Your silence is deafening.

 I was an early developer.  I remember being around 12 and going to a local playground.  I was on the roundabout when a group of older boys approached me.  The leader of the pack starting making sexual comments about my breasts and asking if he could "feel me up".  The other boys, whom I looked to in the hope that they would pull him up on his behaviour, looked uncomfortable, but ultimately, said nothing.

Would they have let him says those things about their sister?  I doubt it.  But whether teenage boys or older men, it still seems that a value has to be placed on a woman before she is seen as a human being.  If you have to think of a woman as someone you can relate to in order to see that someone's actions against them are wrong, you are also part of the problem.

So how do we ask men to help change this culture we live in?  Listen to us.  Take responsibility for your actions and own up to those people around you who behave in that way.  Just because he is your friend, your relative does not excuse him from common decent behaviour.
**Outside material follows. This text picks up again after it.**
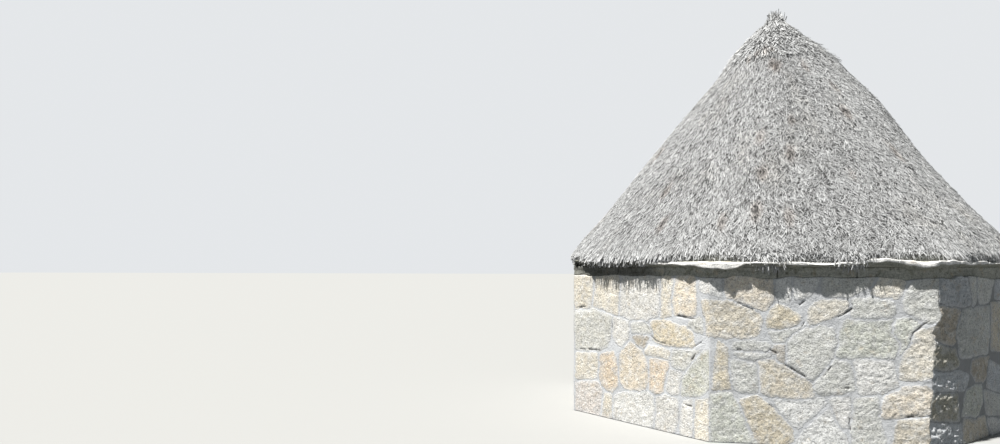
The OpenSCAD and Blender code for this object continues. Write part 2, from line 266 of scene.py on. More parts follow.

Women should not have to share their stories, like the couple of examples I have shared today in order to highlight that we have a big issue in society. 

We are not Hansel and Gretel, dropping the crumbs of our experiences on the floor until you find enlightenment.  

We have been silent.  We will not be silent any more.  You make not like it, it may make you uncomfortable.  It may make you question yourself, your actions and those of people who you know.  But we are not going away and the wall of shame that women feel about what happens to them is coming down.

Don't be that guy.  Be better.  We can all be better.